___ Material provided
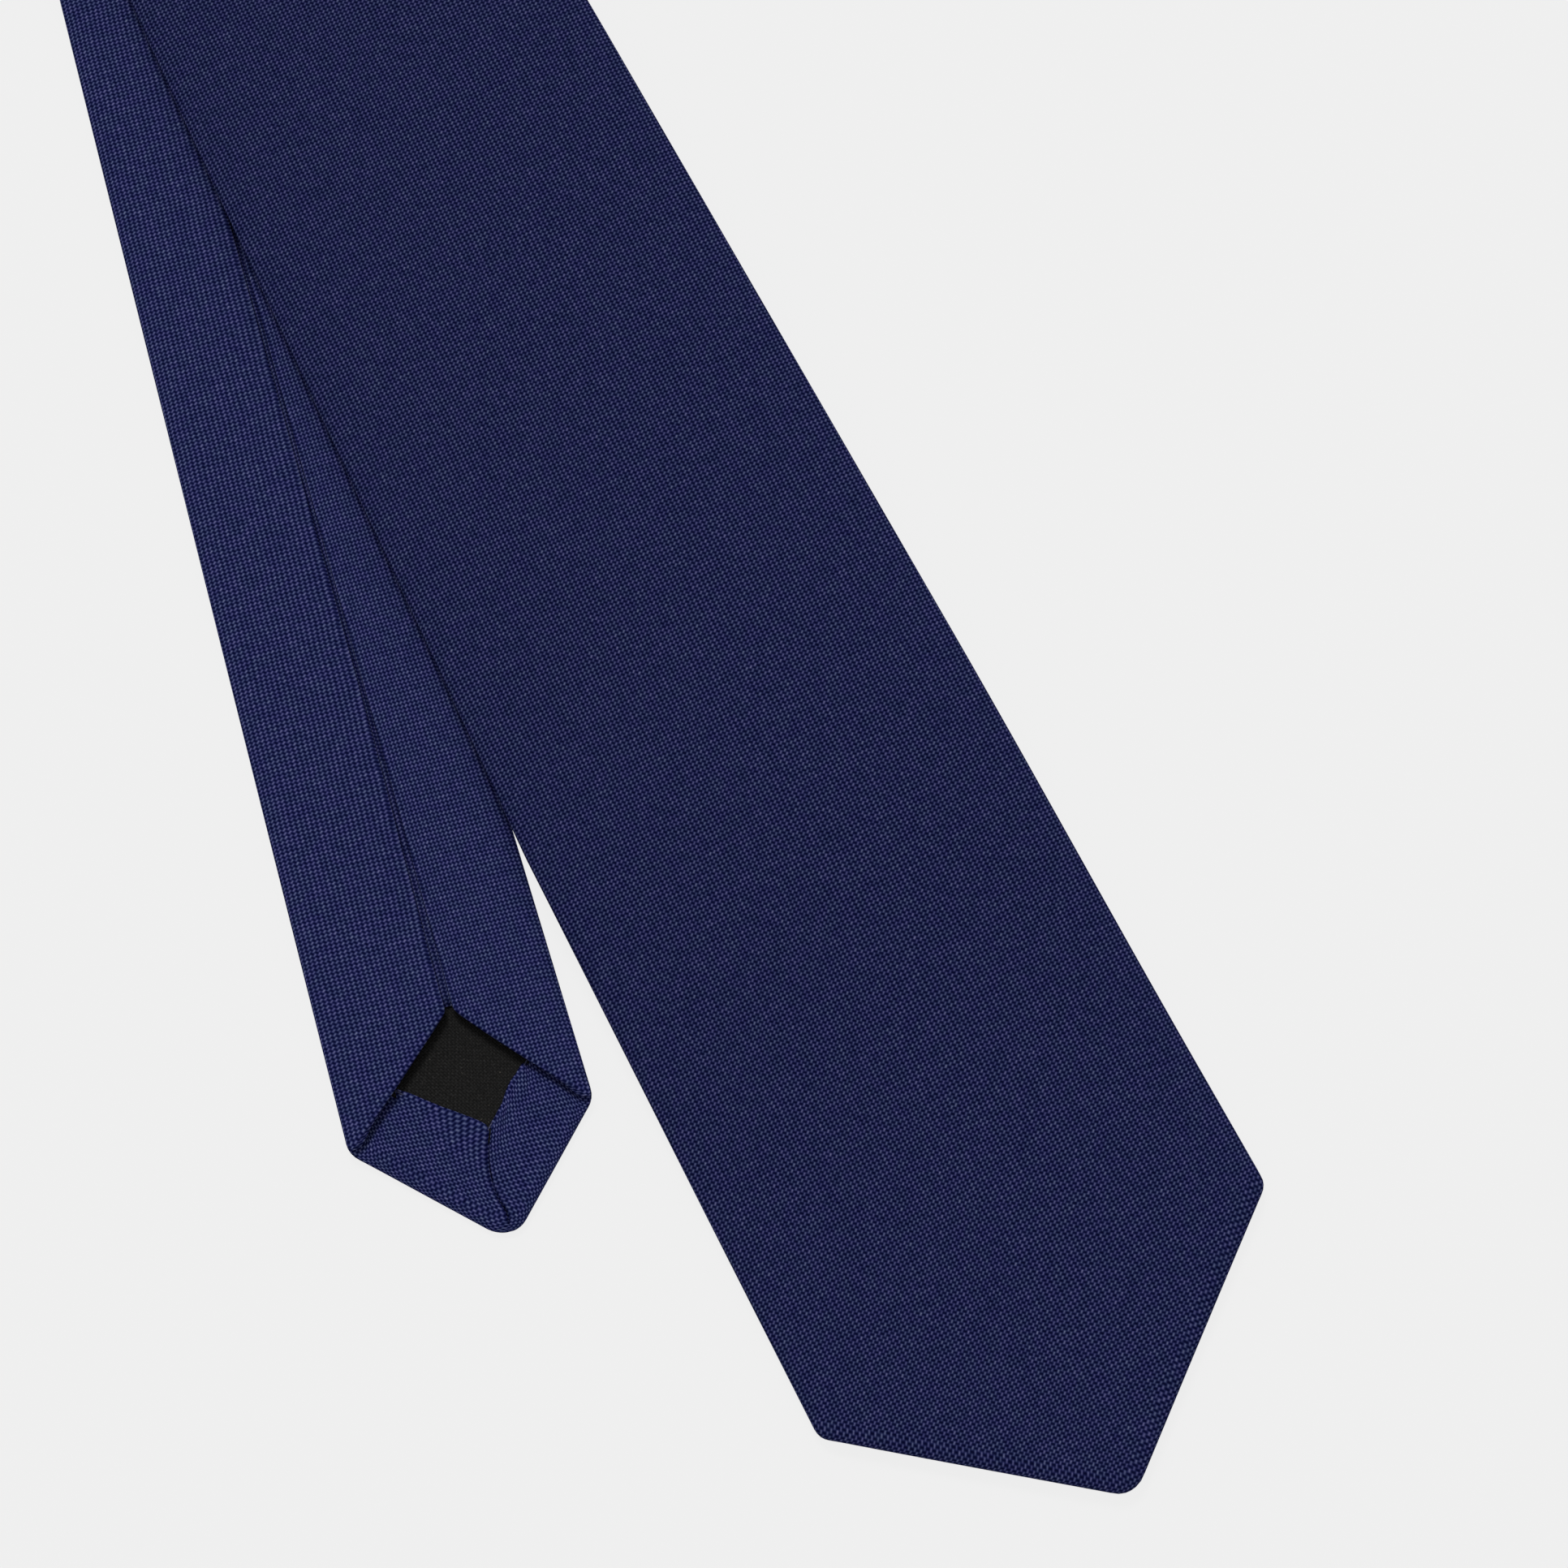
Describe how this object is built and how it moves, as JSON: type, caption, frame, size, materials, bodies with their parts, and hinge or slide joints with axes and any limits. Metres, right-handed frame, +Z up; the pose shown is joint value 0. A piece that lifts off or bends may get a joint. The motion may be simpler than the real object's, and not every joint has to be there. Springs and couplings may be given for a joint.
{
  "type": "necktie",
  "caption": "Navy bias-cut necktie folded over at the neck: pointed front blade face up, narrow tail back up, black lining, hems, keeper loop and slip-stitched back.",
  "frame": {"origin": "on the surface that the tie lies on, in the middle of its footprint", "axes": "+Z up, -Y along the front blade towards its tip, +Y towards the neck fold; the tail lies to the -X side"},
  "size_m": [0.122, 0.7748, 0.012],
  "materials": {
    "navy_cloth": "matt plain weave with a low sheen",
    "lining": "fine black weave",
    "interlining": "napped wool blend",
    "thread": "matt spun thread",
    "label_satin": "plain woven satin, no lettering"
  },
  "bodies": {
    "tail_half": {"neck_fold_shell": "navy_cloth", "neck_fold_interlining": "interlining", "neck_tail_shell": "navy_cloth", "tail_seam_stitches": "thread", "tail_shell": "navy_cloth", "tail_interlining": "interlining", "tail_lining": "lining", "tail_lining_stitches": "thread", "tail_mitre_stitches": "thread", "tail_slip_stitch": "thread"},
    "front_half": {"front_shell": "navy_cloth", "front_interlining": "interlining", "front_slip_stitch": "thread", "front_seam_stitches": "thread", "neck_front_shell": "navy_cloth"},
    "front_blade": {"blade_shell": "navy_cloth", "blade_interlining": "interlining", "blade_lining": "lining", "blade_lining_stitches": "thread", "blade_mitre_stitches": "thread", "blade_bar_tack": "thread", "blade_slip_stitch": "thread", "keeper_loop": "navy_cloth", "keeper_stitches": "thread", "label": "label_satin", "label_stitches": "thread"}
  },
  "joints": [
    {"name": "neck_fold", "type": "hinge", "parent": "tail_half", "child": "front_half", "pos_m": [0.02106, 0.38145, 0.006], "axis": [-1, 0, 0], "range_deg": [0, 179.9], "deforming": ["neck_fold_shell", "neck_fold_interlining"]},
    {"name": "blade_fold", "type": "hinge", "parent": "front_half", "child": "front_blade", "pos_m": [0.02106, -0.04855, 0.0073], "axis": [-1, 0, 0], "range_deg": [0, 179.9]}
  ]
}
______
Written instruction - From the listing above, reproduce all the lines exactly.

Exercise result -
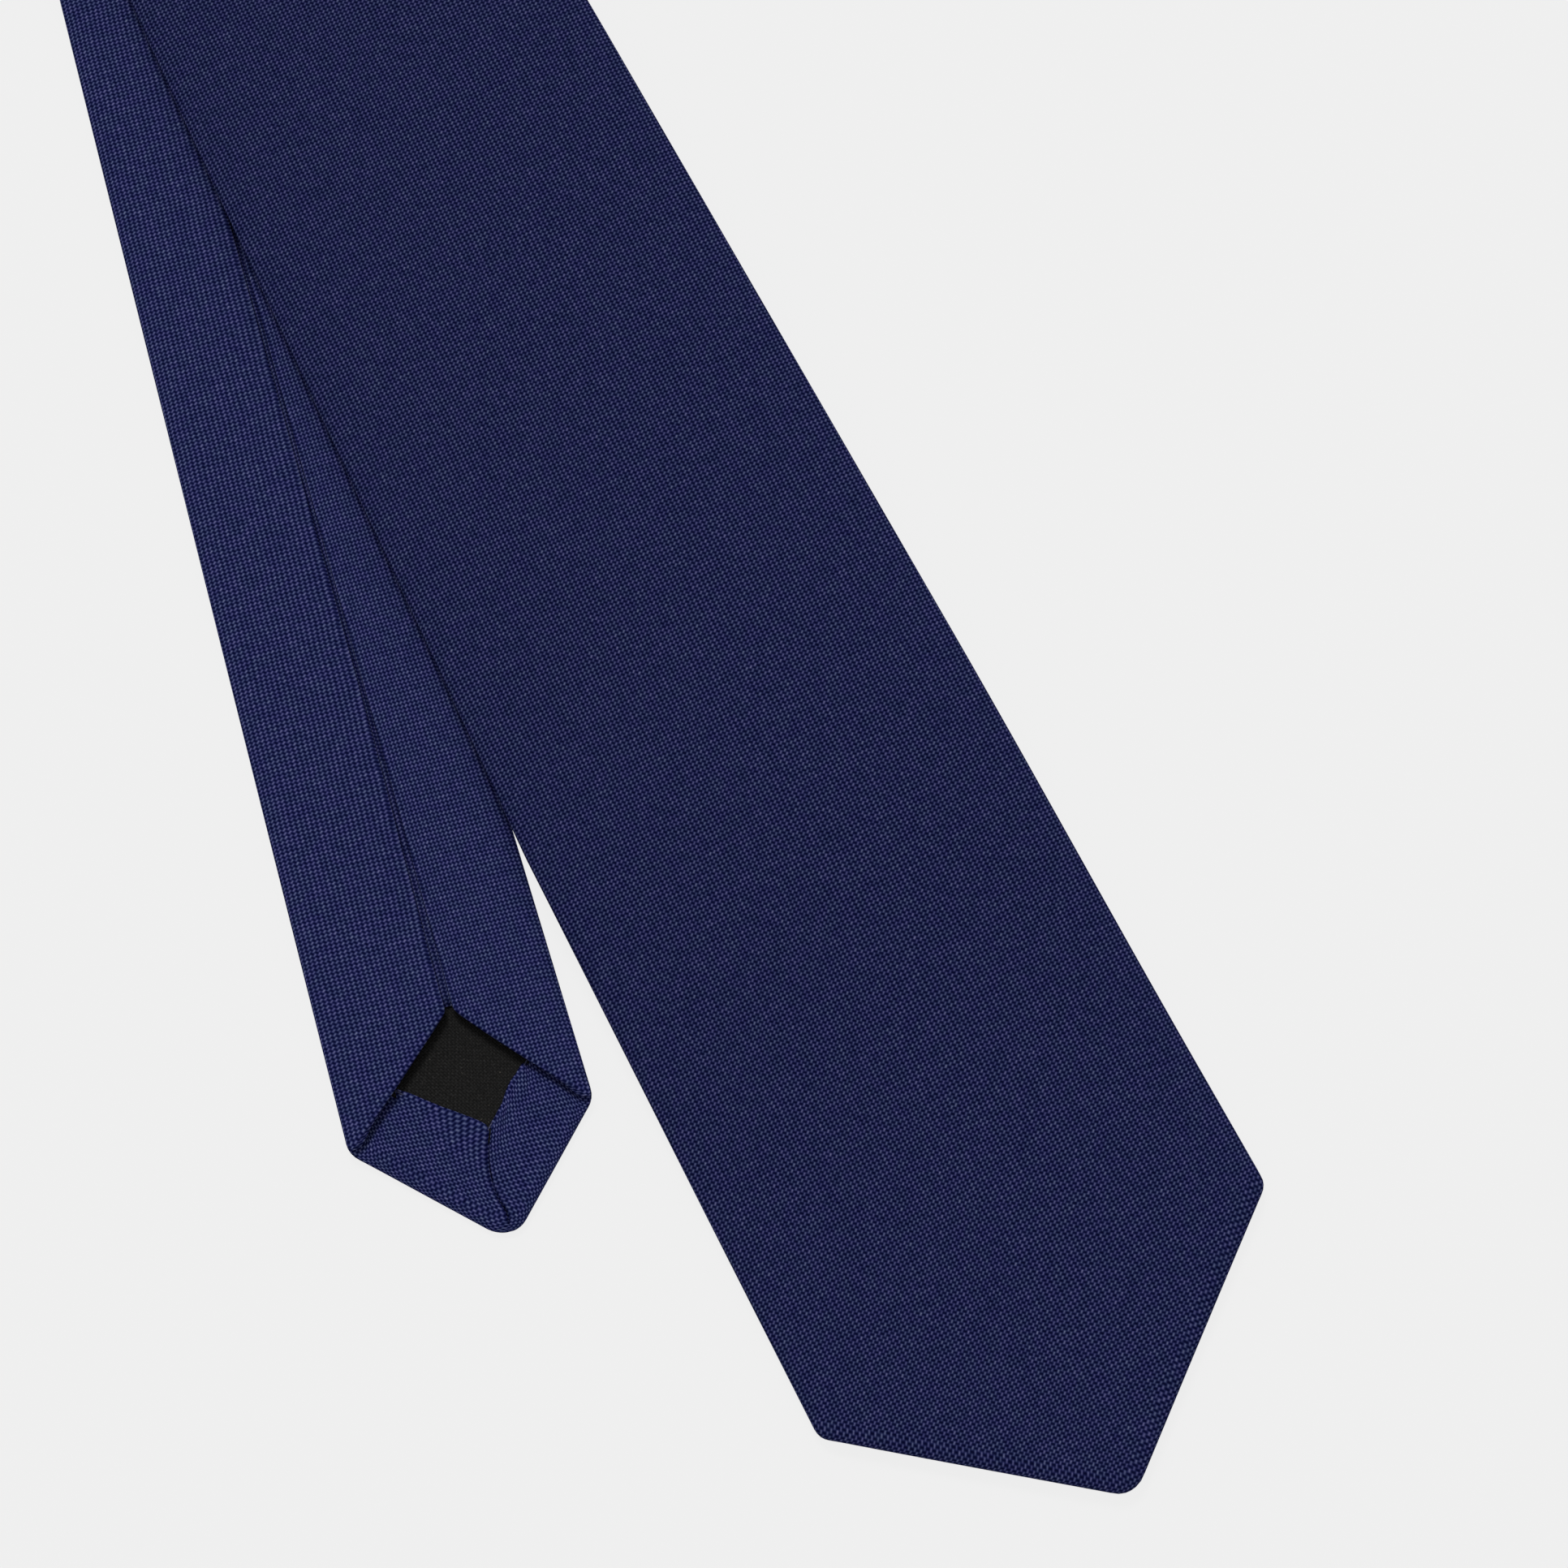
Describe how this object is built and how it moves, as JSON: type, caption, frame, size, materials, bodies with their parts, and hinge or slide joints with axes and any limits. Metres, right-handed frame, +Z up; the pose shown is joint value 0. A piece that lifts off or bends may get a joint. The motion may be simpler than the real object's, and not every joint has to be there. Springs and couplings may be given for a joint.
{
  "type": "necktie",
  "caption": "Navy bias-cut necktie folded over at the neck: pointed front blade face up, narrow tail back up, black lining, hems, keeper loop and slip-stitched back.",
  "frame": {"origin": "on the surface that the tie lies on, in the middle of its footprint", "axes": "+Z up, -Y along the front blade towards its tip, +Y towards the neck fold; the tail lies to the -X side"},
  "size_m": [0.122, 0.7748, 0.012],
  "materials": {
    "navy_cloth": "matt plain weave with a low sheen",
    "lining": "fine black weave",
    "interlining": "napped wool blend",
    "thread": "matt spun thread",
    "label_satin": "plain woven satin, no lettering"
  },
  "bodies": {
    "tail_half": {"neck_fold_shell": "navy_cloth", "neck_fold_interlining": "interlining", "neck_tail_shell": "navy_cloth", "tail_seam_stitches": "thread", "tail_shell": "navy_cloth", "tail_interlining": "interlining", "tail_lining": "lining", "tail_lining_stitches": "thread", "tail_mitre_stitches": "thread", "tail_slip_stitch": "thread"},
    "front_half": {"front_shell": "navy_cloth", "front_interlining": "interlining", "front_slip_stitch": "thread", "front_seam_stitches": "thread", "neck_front_shell": "navy_cloth"},
    "front_blade": {"blade_shell": "navy_cloth", "blade_interlining": "interlining", "blade_lining": "lining", "blade_lining_stitches": "thread", "blade_mitre_stitches": "thread", "blade_bar_tack": "thread", "blade_slip_stitch": "thread", "keeper_loop": "navy_cloth", "keeper_stitches": "thread", "label": "label_satin", "label_stitches": "thread"}
  },
  "joints": [
    {"name": "neck_fold", "type": "hinge", "parent": "tail_half", "child": "front_half", "pos_m": [0.02106, 0.38145, 0.006], "axis": [-1, 0, 0], "range_deg": [0, 179.9], "deforming": ["neck_fold_shell", "neck_fold_interlining"]},
    {"name": "blade_fold", "type": "hinge", "parent": "front_half", "child": "front_blade", "pos_m": [0.02106, -0.04855, 0.0073], "axis": [-1, 0, 0], "range_deg": [0, 179.9]}
  ]
}